If you truly are in love with someone, it takes a lot of time to develop those feelings because you need time to really get to know his or her real personality. You can’t love someone you don’t know anything about, despite what Disney movies may say.
#3 Infatuation is only superficial affection. Since it comes on so quickly and can happen even when you’ve never met a person, the feelings you initially have for them are only on the surface. This means that you’re basing your feelings purely off of what the person looks like.
#4 Love is a “deeper” connection with someone. Love happens when you truly know someone inside and out and care about them for more than what they look like. It’s a connection on a personal level, not on a sexual level. 
#5 Infatuation is associated with anxiety *the good kind*. That head-spinning, heart-thumping, butterfly-inducing feeling you get when you see your crush is what I mean when I say “anxiety.” Infatuation causes your vitals to spike, in a way, because of the excitement you feel when you’re about to see your new person of interest.
#6 Love is associated with comfort. Love, on the other hand, is calming. It makes you feel complete and not on edge. I’m not saying that love doesn’t cause excitement, because it does. But it doesn’t cause the level of anxiety that infatuation does. Love makes you feel peaceful and whole.
#7 Infatuation causes you to act differently than you normally would. The anxiety, excitement, and intense feelings you have for that person will cause you to act weird. You’ll be doing things you normally wouldn’t be doing, like going out on a Wednesday night just to see them, and you might say things you wouldn’t normally say, too.
If your friends are telling you that you’re acting completely insane over this person, it’s probably infatuation. 
#8 Love allows you to be 100% your true self. When you’re really in love, you don’t feel the need to be anybody but yourself. You don’t fake anything with the person with whom you’re in love because you know they love and accept you as yourself.
#9 Infatuation makes you want to satisfy the other person. Sure, you also want to please the person you’re in love with. But infatuation takes it a step further, making it almost as if you HAVE to please that person.
This goes along with not being yourself. You might shut out your friends and family in order to be available for this person.
#10 Love makes you want to make the other person happy. Pleasing someone and wanting happiness for someone are two completely different things. Love causes you to think more about your partner’s happiness than your own.
You want them to be happy in life, but at the same time, your being in their life makes them happy. They don’t want you to buy them things or anything like that. All they need is you and your kindness towards them.

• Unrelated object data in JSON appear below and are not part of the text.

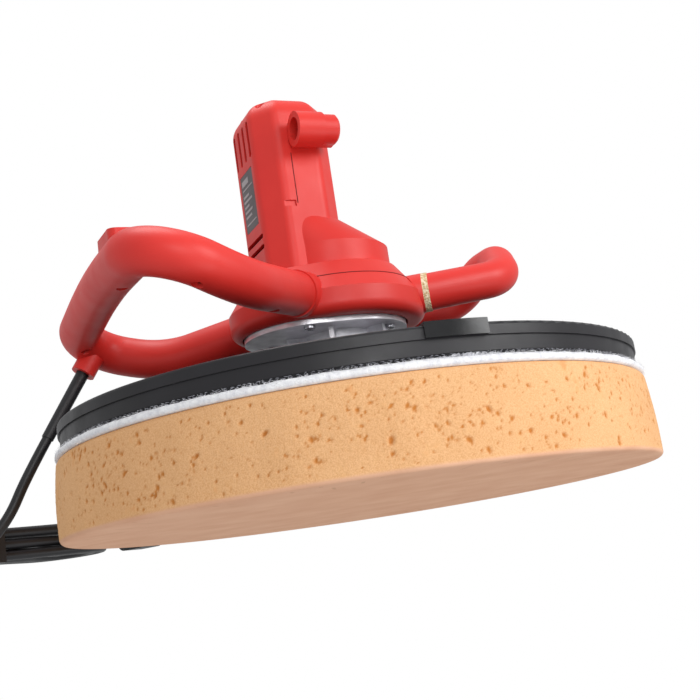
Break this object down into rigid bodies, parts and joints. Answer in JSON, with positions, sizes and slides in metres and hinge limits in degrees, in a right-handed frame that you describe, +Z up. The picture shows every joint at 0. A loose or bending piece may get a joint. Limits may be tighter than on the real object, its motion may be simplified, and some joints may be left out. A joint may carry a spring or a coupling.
{
  "type": "rotary polisher",
  "caption": "Handheld electric wall polisher: large sponge disc on a black plate, red motor body with rear D handle and front bow handle, mains cord in a tied hank.",
  "frame": {"origin": "centre of the sponge's working face", "axes": "+Z up along the spindle from the sponge to the motor, +X towards the front bow handle, -X towards the rear D handle"},
  "size_m": [0.5025, 0.4421, 0.272],
  "materials": {
    "sponge": "open-cell sponge, matt",
    "loop_fabric": "fuzzy loop fabric",
    "hook_fabric": "hook strip",
    "black_plastic": "moulded, satin",
    "clip_black": "glossy",
    "red_plastic": "moulded, satin",
    "cast_aluminium": "as cast",
    "steel": "machined",
    "gear_steel": "cut and oiled",
    "lamination": "stacked sheet",
    "copper": "enamelled wire",
    "carbon": "pressed carbon",
    "fan_plastic": "moulded",
    "rubber": "soft",
    "cord_rubber": "satin",
    "gasket": "cream, textured",
    "nameplate": "blank dark plate",
    "switch_black": "satin",
    "pin_brass": "plated"
  },
  "bodies": {
    "machine": {"belly_lower": "red_plastic", "belly_upper": "red_plastic", "brush_plate": "fan_plastic", "carbon_brush_left": "carbon", "carbon_brush_right": "carbon", "collar": "red_plastic", "cord_hank": "cord_rubber", "cover_screw_1": "steel", "cover_screw_2": "steel", "cover_screw_3": "steel", "cover_screw_4": "steel", "d_handle_lower": "red_plastic", "d_handle_upper": "red_plastic", "dust_seal": "rubber", "field_coil_left": "copper", "field_coil_right": "copper", "front_gasket_far": "gasket", "front_gasket_near": "gasket", "front_handle_lower": "red_plastic", "front_handle_upper": "red_plastic", "gearcase": "cast_aluminium", "gearcase_cover": "cast_aluminium", "hanging_tube": "red_plastic", "hank_tie": "cord_rubber", "mains_cord": "cord_rubber", "motor_bearing_lower": "steel", "motor_bearing_upper": "steel", "motor_bracket": "cast_aluminium", "motor_housing_front": "red_plastic", "motor_housing_rear": "red_plastic", "nameplate": "nameplate", "plug_body": "cord_rubber", "plug_pin_left": "pin_brass", "plug_pin_right": "pin_brass", "spindle_bearing_outer": "steel", "stator_core": "lamination", "strain_relief": "cord_rubber", "switch_body": "switch_black"},
    "disc": {"sponge_pad": "sponge", "loop_layer": "loop_fabric", "hook_layer": "hook_fabric", "backing_plate": "black_plastic", "rim_clip": "clip_black", "plate_hub": "cast_aluminium", "hub_bolt_1": "steel", "hub_bolt_2": "steel", "hub_bolt_3": "steel", "spindle": "steel", "output_gear": "gear_steel", "spindle_bearing_inner": "steel"},
    "second_lay_shaft": {"second_shaft": "gear_steel", "second_gear": "gear_steel"},
    "first_lay_shaft": {"first_shaft": "gear_steel", "first_gear": "gear_steel"},
    "armature": {"armature_shaft": "gear_steel", "armature_core": "lamination", "armature_windings": "copper", "commutator": "copper", "cooling_fan": "fan_plastic"},
    "rocker": {"switch_rocker": "switch_black"}
  },
  "joints": [
    {"name": "spindle_spin", "type": "hinge", "parent": "machine", "child": "disc", "pos_m": [0, 0, 0.094], "axis": [0, 0, 1], "continuous": true},
    {"name": "second_shaft_spin", "type": "hinge", "parent": "machine", "child": "second_lay_shaft", "pos_m": [-0.01191, 0.03291, 0.13], "axis": [0, 0, 1], "continuous": true},
    {"name": "first_shaft_spin", "type": "hinge", "parent": "machine", "child": "first_lay_shaft", "pos_m": [-0.02902, 0.0183, 0.13], "axis": [0, 0, 1], "continuous": true},
    {"name": "armature_spin", "type": "hinge", "parent": "machine", "child": "armature", "pos_m": [-0.022, 0, 0.2], "axis": [0, 0, 1], "continuous": true},
    {"name": "rocker_tilt", "type": "hinge", "parent": "machine", "child": "rocker", "pos_m": [-0.1532, -0.06509, 0.16031], "axis": [-1, 0, 0], "range_deg": [-7, 7]}
  ],
  "couplings": [
    {"joint": "second_shaft_spin", "follows": "spindle_spin", "ratio": -3.6667},
    {"joint": "first_shaft_spin", "follows": "spindle_spin", "ratio": 10.083},
    {"joint": "armature_spin", "follows": "spindle_spin", "ratio": -36.972}
  ]
}
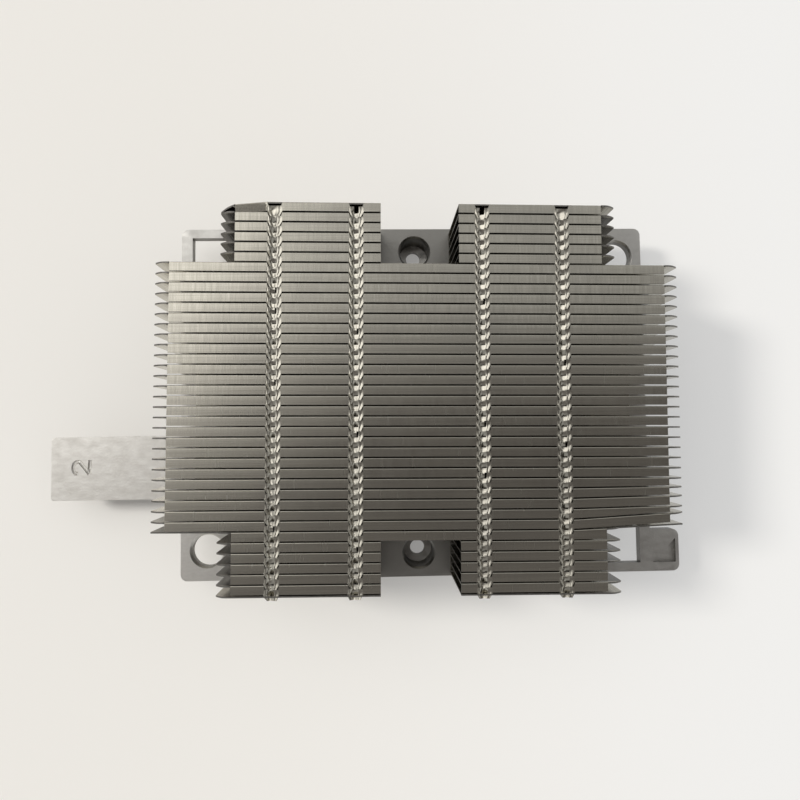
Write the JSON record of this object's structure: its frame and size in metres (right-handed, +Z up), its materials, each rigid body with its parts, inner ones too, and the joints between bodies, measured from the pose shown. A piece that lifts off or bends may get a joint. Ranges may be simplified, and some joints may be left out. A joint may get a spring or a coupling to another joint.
{
  "type": "passive heat sink",
  "caption": "Low passive processor heat sink: folded aluminium fins locked edge to edge on a die-cast base with screw bosses, guide holes, corner windows and a side tab.",
  "frame": {"origin": "centre of the contact face under the base", "axes": "+X along the fins, away from the handling tab; +Y across the fins; +Z up, away from the contact face"},
  "size_m": [0.1388, 0.0781, 0.0255],
  "materials": {
    "cast_base": "as-cast, matte",
    "fin_sheet": "rolled sheet, satin"
  },
  "bodies": {
    "root": {"base_casting": "cast_base", "fin_01_left": "fin_sheet", "fin_01_right": "fin_sheet", "fin_02_left": "fin_sheet", "fin_02_right": "fin_sheet", "fin_03_left": "fin_sheet", "fin_03_right": "fin_sheet", "fin_04_left": "fin_sheet", "fin_04_right": "fin_sheet", "fin_05_left": "fin_sheet", "fin_05_right": "fin_sheet", "fin_06_left": "fin_sheet", "fin_06_right": "fin_sheet", "fin_07": "fin_sheet", "fin_08": "fin_sheet", "fin_09": "fin_sheet", "fin_10": "fin_sheet", "fin_11": "fin_sheet", "fin_12": "fin_sheet", "fin_13": "fin_sheet", "fin_14": "fin_sheet", "fin_15": "fin_sheet", "fin_16": "fin_sheet", "fin_17": "fin_sheet", "fin_18": "fin_sheet", "fin_19": "fin_sheet", "fin_20": "fin_sheet", "fin_21": "fin_sheet", "fin_22": "fin_sheet", "fin_23": "fin_sheet", "fin_24": "fin_sheet", "fin_25": "fin_sheet", "fin_26": "fin_sheet", "fin_27": "fin_sheet", "fin_28": "fin_sheet", "fin_29": "fin_sheet", "fin_30": "fin_sheet", "fin_31": "fin_sheet", "fin_32": "fin_sheet", "fin_33": "fin_sheet", "fin_34_left": "fin_sheet", "fin_34_right": "fin_sheet", "fin_35_left": "fin_sheet", "fin_35_right": "fin_sheet", "fin_36_left": "fin_sheet", "fin_36_right": "fin_sheet", "fin_37_left": "fin_sheet", "fin_37_right": "fin_sheet", "fin_38_left": "fin_sheet", "fin_38_right": "fin_sheet", "fin_39_left": "fin_sheet", "fin_39_right": "fin_sheet"}
  },
  "joints": []
}
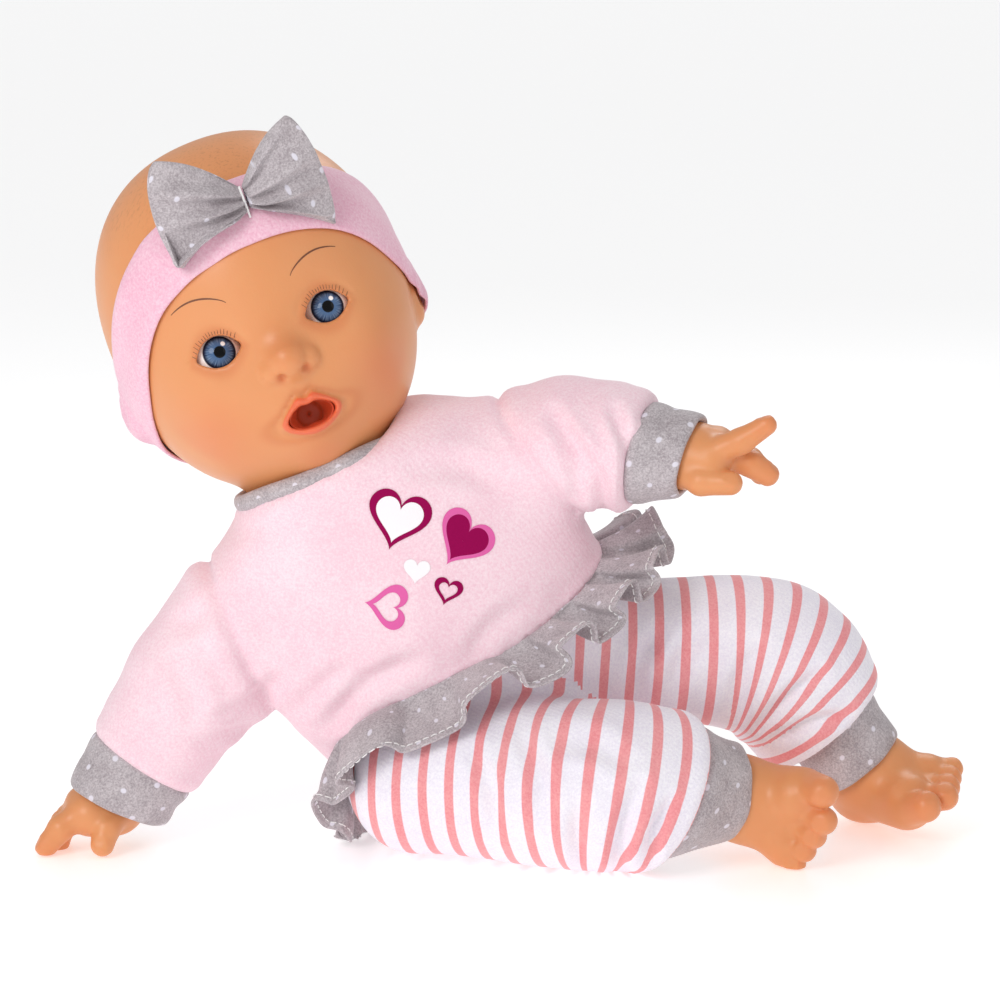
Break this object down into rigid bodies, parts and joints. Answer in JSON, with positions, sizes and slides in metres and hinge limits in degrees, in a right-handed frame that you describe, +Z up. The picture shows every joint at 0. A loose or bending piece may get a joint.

#11 Infatuation means that there’s a “you” and a “them.” Infatuation causes you to separate the two of you because “THEY are so perfect.” You take the emphasis off of the two of you being a pair and put it solely on them.
#12 Love means there’s an “us.” When you’re in love with someone, it’s like you are one unit. There’s no separation between the two. When you speak, you use pronouns like “us” and “we.” You are together as equals.
#13 Infatuation is short-lived. Infatuation is like a plane flying overhead. It grabs your attention, makes you look in a different direction for some time, but then eventually passes by and you finally realize that you’ve just wasted time on something that wasn’t even remotely important.
The good news is that you’ll get over the people you’re infatuated with fairly quickly because there’s no deep connection involved. They come, they go, and you go on to live your life and accept them as just a memory.
#14 Love is everlasting. Hopefully, anyways. Sometimes, it doesn’t always work out that way and it is possible to fall out of love with someone. However, if you’re truly falling in love with someone, it won’t drift away overnight.
The feelings you have for this person will remain deep-seated for a long time during the relationship, and even after the relationship if things ended. You’ll always remember your feelings for that person, and they’ll always be within you. It doesn’t just pass by.